[Mailman-Developers] Re: GET vs POST (was Re: subscription confirmations)

Chuq Von Rospach chuqui@plaidworks.com
Wed, 18 Jul 2001 11:14:03 -0700


On 7/18/01 11:02 AM, "Dale Newfield" <Dale@Newfield.org> wrote:

> You're making the assumption that people can "click this button" in their
> mail readers.  We don't know that.  We do know that once they are looking
> at the page in their web browser, they can definitely "click this button"
> to confirm (or do nothing).

The answer is this:

In the confirming email, you say something like:

To confirm your subscription, please use this link:

    http://www.foo.com/mailman/confirm/XXXXXX

If this link doesn't work for you, then go to
http://www.foo.com/mailman/confirm, and use code XXXXXX to confirm your
subscription.

If someone goes to /confirm, it brings up a page querying them for the
confirmation number, which is some value that Mailman generates to link the
user to the confirmation request.

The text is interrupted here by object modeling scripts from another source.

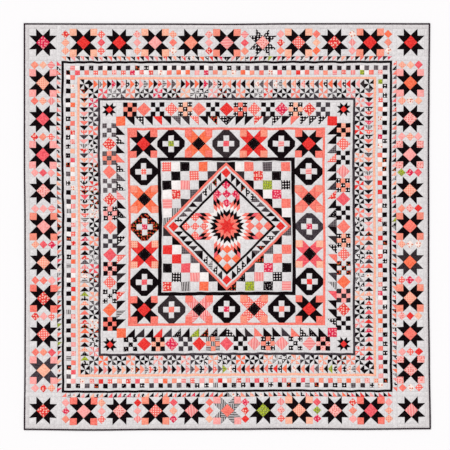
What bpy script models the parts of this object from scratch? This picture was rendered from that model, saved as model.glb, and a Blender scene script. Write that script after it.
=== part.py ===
"""A square patchwork quilt lying flat, face up.

The quilt is one filled body of cloth and batting, stitched down along the seams of its
frames, and four strips of binding that fold over its edge and meet in mitres.
Metres, +Z up. X runs across the quilt and Y from its foot to its head. The origin lies on
the surface under the middle of the quilt.
"""
import math

import bmesh
import bpy

MM = 0.001

# Outline: the straight size of the quilt, and how far each edge swells out of it
WIDTH = 2.100
LENGTH = 2.106
EDGE_SWELL_MM = {
    # seven even stations: left and right run foot to head, foot and head run left to right
    "left": (1.8, -1.2, -2.0, -1.0, 2.0, 2.0, 2.0),
    "right": (7.0, 2.0, -2.0, -1.5, -2.0, 0.0, 3.0),
    "foot": (0.5, 4.0, 0.5, 0.0, -2.6, -0.5, -3.6),
    "head": (0.8, 0.0, -0.3, -1.5, 1.0, 1.3, 0.8),
}
WOBBLE = 2.5 * MM         # how far the frames' seams stray from straight inside the edge
WOBBLE_TURNS = (2.3, 1.7)
WOBBLE_LEAN = (0.4, 0.3)

# Patchwork: the face is set out in square units, and its frames are bands of them
UNITS = 88
BANDS = (
    # name, width in units
    ("star border", 8),
    ("checkerboard between strips", 4),
    ("flying geese", 4),
    ("nine patches", 4),
    ("sawtooth", 3),
    ("star blocks", 6),
)
WIDE_BAND = 4             # a wider band than this has two grid lines on its crown
CENTRE_STEPS = 4          # grid steps from the middle to the centre square's edge

# Thickness, measured up from the surface
SEAM_HEIGHT = 4.4 * MM    # where stitching holds the layers together
LOFT = 2.3 * MM           # how far the batting rises above the seams
LOFT_REACH = 0.9          # units from a seam at which it has risen most of the way
UNEVENNESS = 0.5 * MM
UNEVEN_TURNS = (3.1, 2.6)

# Binding: a doubled strip folded over the raw edge
BINDING_FACE = 8.0 * MM
BINDING_CLOTH = 1.0 * MM
BINDING_HEIGHT = 5.4 * MM
BINDING_FOLD = 1.2 * MM   # how far in the fold starts to round over
BINDING_EDGES = ("foot", "right", "head", "left")
GAP = 0.35 * MM           # between neighbouring pieces
MITRE_TRIM = 0.26 * MM    # taken off each end of a strip, along its length

COLLECTION = "Patchwork quilt"
GROUND_COLOUR = (0.70, 0.68, 0.68, 1.0)
BINDING_COLOUR = (0.012, 0.009, 0.010, 1.0)
COTTON_ROUGHNESS = 0.9


def clear_scene():
    for obj in list(bpy.data.objects):
        bpy.data.objects.remove(obj)


def cotton(name, colour):
    material = bpy.data.materials.new(name)
    material.use_nodes = True
    shader = material.node_tree.nodes["Principled BSDF"]
    shader.inputs["Base Color"].default_value = colour
    shader.inputs["Roughness"].default_value = COTTON_ROUGHNESS
    shader.inputs["Metallic"].default_value = 0.0
    return material


def swell(edge, share):
    """How far an edge stands out of its straight line, at a share of its length."""
    stations = EDGE_SWELL_MM[edge]
    place = min(max(share, 0.0), 1.0) * (len(stations) - 1)
    before = min(int(place), len(stations) - 2)
    part = place - before
    ease = part * part * (3.0 - 2.0 * part)
    return (stations[before] * (1.0 - ease) + stations[before + 1] * ease) * MM


def lie(x, y):
    """Where a point of the straight quilt comes to lie."""
    across = x / WIDTH + 0.5
    along = y / LENGTH + 0.5
    out_x = swell("right", along) * across - swell("left", along) * (1.0 - across)
    out_y = swell("head", across) * along - swell("foot", across) * (1.0 - along)
    inside = 16.0 * across * (1.0 - across) * along * (1.0 - along)
    phase_x = WOBBLE_TURNS[0] * along + WOBBLE_LEAN[0] * across
    phase_y = WOBBLE_TURNS[1] * across + WOBBLE_LEAN[1] * along
    stray_x = WOBBLE * inside * math.sin(math.tau * phase_x)
    stray_y = WOBBLE * inside * math.cos(math.tau * phase_y)
    return x + out_x + stray_x, y + out_y + stray_y


def seam_places():
    """Distance of each band's outer seam from the middle, in units, and the centre's edge."""
    places = [UNITS / 2]
    for _, width in BANDS:
        places.append(places[-1] - width)
    return places


def grid_places():
    """Where the grid lines run, in units from the middle, in rising order.

    Each band has its seams and one or two lines on its crown; the centre has even steps.
    """
    seams = seam_places()
    half = [seams[0]]
    for outer, inner in zip(seams, seams[1:]):
        if outer - inner > WIDE_BAND:
            third = (outer - inner) / 3.0
            half += [outer - third, inner + third]
        else:
            half.append((outer + inner) / 2.0)
        half.append(inner)
    half += [seams[-1] * step / CENTRE_STEPS for step in range(CENTRE_STEPS - 1, 0, -1)]
    return [-place for place in half] + [0.0] + half[::-1]


def face_height(x_units, y_units):
    """Height of the quilt's face: low at seams, risen between them."""
    seams = seam_places()
    out = max(abs(x_units), abs(y_units))
    if out >= seams[-1]:
        from_seam = min(abs(out - seam) for seam in seams)
    else:
        diamond = abs(abs(x_units) + abs(y_units) - seams[-1])
        from_seam = min(seams[-1] - out, diamond)
    rise = LOFT * (1.0 - math.exp(-from_seam / LOFT_REACH))
    wave_x = math.sin(math.tau * UNEVEN_TURNS[0] * x_units / UNITS)
    wave_y = math.cos(math.tau * UNEVEN_TURNS[1] * y_units / UNITS)
    return SEAM_HEIGHT + rise + UNEVENNESS * wave_x * wave_y * rise / LOFT


def make_object(name, bm, material, collection):
    bmesh.ops.recalc_face_normals(bm, faces=bm.faces)
    mesh = bpy.data.meshes.new(name)
    bm.to_mesh(mesh)
    bm.free()
    mesh.materials.append(material)
    obj = bpy.data.objects.new(name, mesh)
    collection.objects.link(obj)


def make_body(collection):
    """The filled body: a grid with the frames' relief, drawn in to a tongue at its edge.

    The tongue fits inside the binding, and the underside is flat.
    """
    places = grid_places()
    steps = len(places) - 1
    reach = places[-1]
    face_edge = BINDING_FACE + GAP
    half_x, half_y = WIDTH / 2 - face_edge, LENGTH / 2 - face_edge
    bm = bmesh.new()
    bmesh.ops.create_grid(bm, x_segments=steps, y_segments=steps, size=1.0)
    for vert in bm.verts:
        x_units = places[round((vert.co.x + 1.0) / 2.0 * steps)]
        y_units = places[round((vert.co.y + 1.0) / 2.0 * steps)]
        vert.co.x = x_units / reach * half_x
        vert.co.y = y_units / reach * half_y
        vert.co.z = face_height(x_units, y_units)

    tongue_end = tongue_low = BINDING_CLOTH + GAP
    tongue_high = BINDING_HEIGHT - BINDING_CLOTH - GAP
    rim_path = (
        # depth in from the quilt's edge, height
        (tongue_end, tongue_high),
        (tongue_end, tongue_low),
        (face_edge, tongue_low),
        (face_edge + tongue_low, 0.0),
    )
    rim = [edge for edge in bm.edges if edge.is_boundary]
    for depth, height in rim_path:
        grown = bmesh.ops.extrude_edge_only(bm, edges=rim)["geom"]
        rim = [item for item in grown if isinstance(item, bmesh.types.BMEdge)]
        rim = [edge for edge in rim if edge.is_boundary]
        ring = {vert for edge in rim for vert in edge.verts}
        scale_x = (WIDTH / 2 - depth) / max(vert.co.x for vert in ring)
        scale_y = (LENGTH / 2 - depth) / max(vert.co.y for vert in ring)
        for vert in ring:
            vert.co.x *= scale_x
            vert.co.y *= scale_y
            vert.co.z = height
    bmesh.ops.edgeloop_fill(bm, edges=rim)
    for vert in bm.verts:
        vert.co.x, vert.co.y = lie(vert.co.x, vert.co.y)
    make_object("quilt_body", bm, cotton("Patchwork cotton", GROUND_COLOUR), collection)


def binding_profile():
    """The folded strip's section: depth in from the quilt's edge, and height."""
    fold_top = BINDING_HEIGHT - BINDING_FOLD
    inner_top = BINDING_HEIGHT - BINDING_CLOTH
    return (
        (BINDING_FACE, 0.0),
        (BINDING_FOLD, 0.0),
        (0.0, BINDING_FOLD),
        (0.0, fold_top),
        (BINDING_FOLD, BINDING_HEIGHT),
        (BINDING_FACE, BINDING_HEIGHT),
        (BINDING_FACE, inner_top),
        (BINDING_CLOTH, inner_top),
        (BINDING_CLOTH, BINDING_CLOTH),
        (BINDING_FACE, BINDING_CLOTH),
    )


def make_binding(edge, material, collection):
    """One strip, lofted along its edge of the quilt.

    Its section shortens with depth, so its ends are mitred, and it follows the wavy edge.
    """
    quarter_turns = BINDING_EDGES.index(edge)
    half_along, half_across = WIDTH / 2, LENGTH / 2
    if quarter_turns % 2:
        half_along, half_across = half_across, half_along
    places = grid_places()
    bm = bmesh.new()
    rings = []
    for place in places:
        ring = []
        for depth, height in binding_profile():
            along = place / places[-1] * (half_along - depth - MITRE_TRIM)
            across = half_across - depth
            turned = ((along, -across), (across, along), (-along, across), (-across, -along))
            x, y = lie(*turned[quarter_turns])
            ring.append(bm.verts.new((x, y, height)))
        rings.append(ring)
    for ring, following in zip(rings, rings[1:]):
        for corner in range(len(ring)):
            before = corner - 1
            bm.faces.new((ring[before], ring[corner], following[corner], following[before]))
    bm.faces.new(rings[0])
    bm.faces.new(rings[-1])
    make_object("binding_" + edge, bm, material, collection)


def main():
    clear_scene()
    collection = bpy.data.collections.new(COLLECTION)
    bpy.context.scene.collection.children.link(collection)
    make_body(collection)
    binding_cotton = cotton("Binding cotton", BINDING_COLOUR)
    for edge in BINDING_EDGES:
        make_binding(edge, binding_cotton, collection)


main()
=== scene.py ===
import itertools
import math
import random

import bpy
import numpy as np
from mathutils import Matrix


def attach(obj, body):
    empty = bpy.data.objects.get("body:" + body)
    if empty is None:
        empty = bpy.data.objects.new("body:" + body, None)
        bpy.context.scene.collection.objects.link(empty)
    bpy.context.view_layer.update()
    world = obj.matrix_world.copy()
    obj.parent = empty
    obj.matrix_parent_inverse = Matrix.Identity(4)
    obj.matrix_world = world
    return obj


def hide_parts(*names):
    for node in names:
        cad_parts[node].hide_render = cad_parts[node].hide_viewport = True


# A square patchwork quilt lying flat, face up, seen from straight above.
# The patchwork is a generic frame quilt: star blocks, checkerboard, flying geese and pinwheels,
# nine patches, sawtooth and churn dashes, round a square on its point with a large star.
# Metres, +Z up. The face's own plan is drawn in square patch units from its middle.

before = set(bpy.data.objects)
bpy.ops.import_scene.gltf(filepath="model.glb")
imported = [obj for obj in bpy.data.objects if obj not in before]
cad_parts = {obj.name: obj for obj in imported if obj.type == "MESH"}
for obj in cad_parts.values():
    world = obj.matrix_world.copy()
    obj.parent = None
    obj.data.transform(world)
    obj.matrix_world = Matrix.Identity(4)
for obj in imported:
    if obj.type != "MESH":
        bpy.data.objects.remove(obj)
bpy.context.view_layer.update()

MM = 0.001
EDGES = ("foot", "right", "head", "left")

# Outline, the same as the solids have
WIDTH = 2.100
LENGTH = 2.106
EDGE_SWELL_MM = {
    # seven even stations: left and right run foot to head, foot and head run left to right
    "left": (1.8, -1.2, -2.0, -1.0, 2.0, 2.0, 2.0),
    "right": (7.0, 2.0, -2.0, -1.5, -2.0, 0.0, 3.0),
    "foot": (0.5, 4.0, 0.5, 0.0, -2.6, -0.5, -3.6),
    "head": (0.8, 0.0, -0.3, -1.5, 1.0, 1.3, 0.8),
}
WOBBLE = 2.5 * MM
WOBBLE_TURNS = (2.3, 1.7)
WOBBLE_LEAN = (0.4, 0.3)

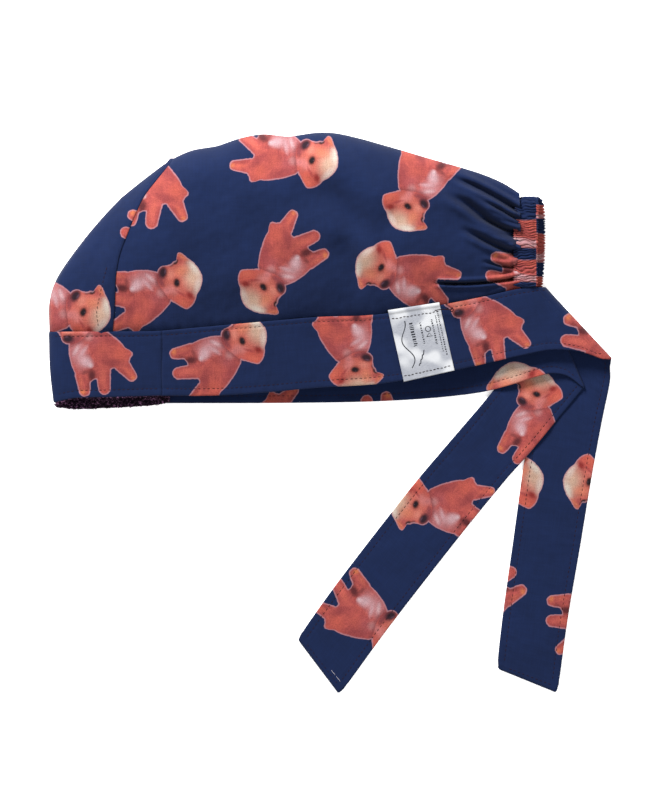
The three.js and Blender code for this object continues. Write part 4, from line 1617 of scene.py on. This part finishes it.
    def line(self, gap: float, from_top: bool, start: float, end: float) -> tuple[Array, Array]:
        """A line on the strip's face at a distance from one edge.

        Args:
            gap: distance from the edge, mm.
            from_top: True for the upper edge.
            start: where along the strip it starts, mm.
            end: where it ends.
        Returns:
            Its points on the upward face and the normals there.
        """
        columns = np.nonzero((self.along >= start) & (self.along <= end))[0]
        shares = gap / self.width[columns]
        shares = shares if from_top else 1 - shares
        points, ups = (np.array(rows) for rows in zip(*map(self.spots, columns, shares)))
        ups = unit(ups)
        return points + ups * self.half, ups

    def loose_stitches(self, wardrobe: Wardrobe) -> Piece:
        """A few pale stitches near the tie's end.

        Args:
            wardrobe: the finishes.
        Returns:
            The stitches.
        """
        maker = Stitcher(95)
        column = int(np.searchsorted(self.along, self.along[-1] - 5.6))
        spots, _ = self.spots(column, np.linspace(0.65, 0.92, 30))
        up = self.ups[-21, column]  # near the strip's middle
        maker.run(spots + up * self.half, up, 4.4, 0.96, 0.13)
        return settle(maker.build("loose_stitches", wardrobe.pale), Slot.COTTON)

    def topstitch(self, stitcher: Stitcher) -> None:
        """Sews along both edges of the band and of the tie, and across the tie's end.

        Args:
            stitcher: collects the stitches.
        """
        last = self.along[-1]
        before, after = self.first_leg - 3.0, self.first_leg + 3.0
        for gap, from_top, start, end in (
            (self.hem_line, False, 1.0, before), (self.top_line, True, 1.0, before),
            (self.leg_line, False, after, last - 3.5), (self.leg_line, True, after, last - 3.5),
        ):
            stitcher.run(*self.line(gap, from_top, start, end))
        column = int(np.searchsorted(self.along, last - 3.8))
        across = self.share * self.width[column]
        inner = (across > self.leg_line) & (across < self.width[column] - self.leg_line)
        up = self.ups[inner, column]
        stitcher.run(self.points[inner, column] + up * self.half, up)


def left_band(lie: Lie) -> SideBand:
    """The upper band, whose tie folds under and runs down beside the other.

    Args:
        lie: how the cap lies.
    Returns:
        The band with its tie.
    """
    return SideBand(
        "left_band", "left_band_tie", lie,
        body=(
            Ruling(-94.4, 45.8, None, -94.4, 9.4, None), Ruling(-58.8, 49, None, -62, 9.6, None),
            Ruling(-36.4, 51, None, -36.4, 11.3, None), Ruling(-8.4, 53.4, None, -5, 14, None),
            Ruling(24, 54.7, None, 30, 16.4, None), Ruling(58.8, 59.7, None, 68, 23.2, None),
            Ruling(85.7, 64.9, None, 94, 29, None), Ruling(103, 68.8, 11.2, 110, 32.6, 10.8),
            Ruling(112, 70.2, 10.8, 125, 35.2, 10.6), Ruling(116, 70.6, 10.4, 141, 33.9, 9.4),
        ),
        turn=Turn(120.4, 70.2, 158.0, 30.0, (1, 0), (-0.139, -0.99), 10.0, 8.0, 0.8, 3.6),
        leg=(
            Ruling(119.4, 52, 0.8, 157.5, 19, 0.8), Ruling(114.6, 8, 0.8, 153, -4, 0.8),
            Ruling(108.6, -31, 0.8, 147, -36.4, 0.8), Ruling(103, -71.4, 0.8, 140.4, -76.4, 0.8),
            Ruling(97.2, -113, 0.8, 133.4, -117.6, 0.8), Ruling(93.6, -143.8, 0.8, 128.0, -157.8, 0.8),
        ),
        curl=1.0,
        on_body=Toss((
            Placement(-88.0, 28.1, -92), Placement(17.4, 63.4, 156, 0.97), Placement(89.2, 26.8, 1),
            Placement(131.2, 47.3, -108, 1.05),
        )),
        on_leg=Toss((
            Placement(65.3, -43.4, -104), Placement(184.4, -51.4, 53), Placement(106.7, -94.6, 109, 1.05),
            Placement(122.7, -110.5, -103),
        )),
        seed=31,
        flat=(0.04, 0.45),
    )


def right_band(lie: Lie) -> SideBand:
    """The lower band, whose tie folds under and runs off at a slant.

    Args:
        lie: how the cap lies.
    Returns:
        The band with its tie.
    """
    return SideBand(
        "right_band", "right_band_tie", lie,
        body=(
            Ruling(-94.4, 42.6, 0.8, -94.4, 5.2, 0.8), Ruling(-20, 42.8, 0.8, -20, 5.4, 0.8),
            Ruling(24, 44.4, 0.8, 30, 6.4, 0.8), Ruling(60, 46.8, 0.8, 66, 8.9, 0.8),
            Ruling(82, 49.4, 1.4, 87.2, 11.8, 2.0), Ruling(98, 52.2, 3.8, 102, 15.7, 5.6),
            Ruling(108, 53.6, 4.0, 115.7, 20, 5.8), Ruling(115, 54.4, 3.8, 125, 22, 5.6),
            Ruling(120, 54.6, 3.6, 133.4, 20.4, 4.4),
        ),
        turn=Turn(125, 54.4, 142.6, 14, (0.93, -0.37), (-0.6225, -0.7826), 3.4, 3.4, 2.05, 1.0),
        leg=(
            Ruling(110, 35.5, 2.2, 127, -4.8, 2.2), Ruling(98, 20.4, 2.2, 116, -18.2, 2.2),
            Ruling(87.2, 6.8, 2.0, 107, -28.6, 2.2), Ruling(72, -11, 1.0, 101, -35.2, 2.1),
            Ruling(49.2, -37.8, 0.8, 78.6, -62.4, 0.9), Ruling(28, -64.6, 0.8, 57.6, -89, 0.8),
            Ruling(2, -98.6, 0.8, 31.4, -123, 0.8), Ruling(-18.4, -127.2, 0.8, 5.4, -158.8, 0.8),
        ),
        curl=2.4,
        on_body=Toss((
            Placement(-8.8, -8.1, 90), Placement(26.6, 9.8, 180), Placement(111.0, -30.6, -13, 1.08),
        )),
        on_leg=Toss((
            Placement(99.4, -24.2, -45, 0.94), Placement(84.9, -67.1, 48, 0.98),
            Placement(8.7, -91.0, -162, 1.02),
        )),
        seed=41,
        flat=(0.04, 0.46),
    )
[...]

The shorter the better, so don't use
things like e-mail address -- generate a unique value, and (as always) make
it case insensitive, and watch out for the normal gotchas, like '1' and 'l'
or '0' and 'O'. Don't assume they're going to be able to suck the code out
of the URL, don't assume they'll cut and paste, and don't assume they can
take a long string and type it in without typos. So keep it short and clean.
Five or six characters, preferably [A-Z0-9], and don't presume english,
since Mailman is international. So it's better to use unambiguous random
characters than english-like passwords...








-- 
Chuq Von Rospach, Internet Gnome <http://www.chuqui.com>
[<chuqui@plaidworks.com> = <me@chuqui.com> = <chuq@apple.com>]
Yes, yes, I've finally finished my home page. Lucky you.

Always look away from the obvious answers, because if you don't find
a better one, you can always go back to them on short notice.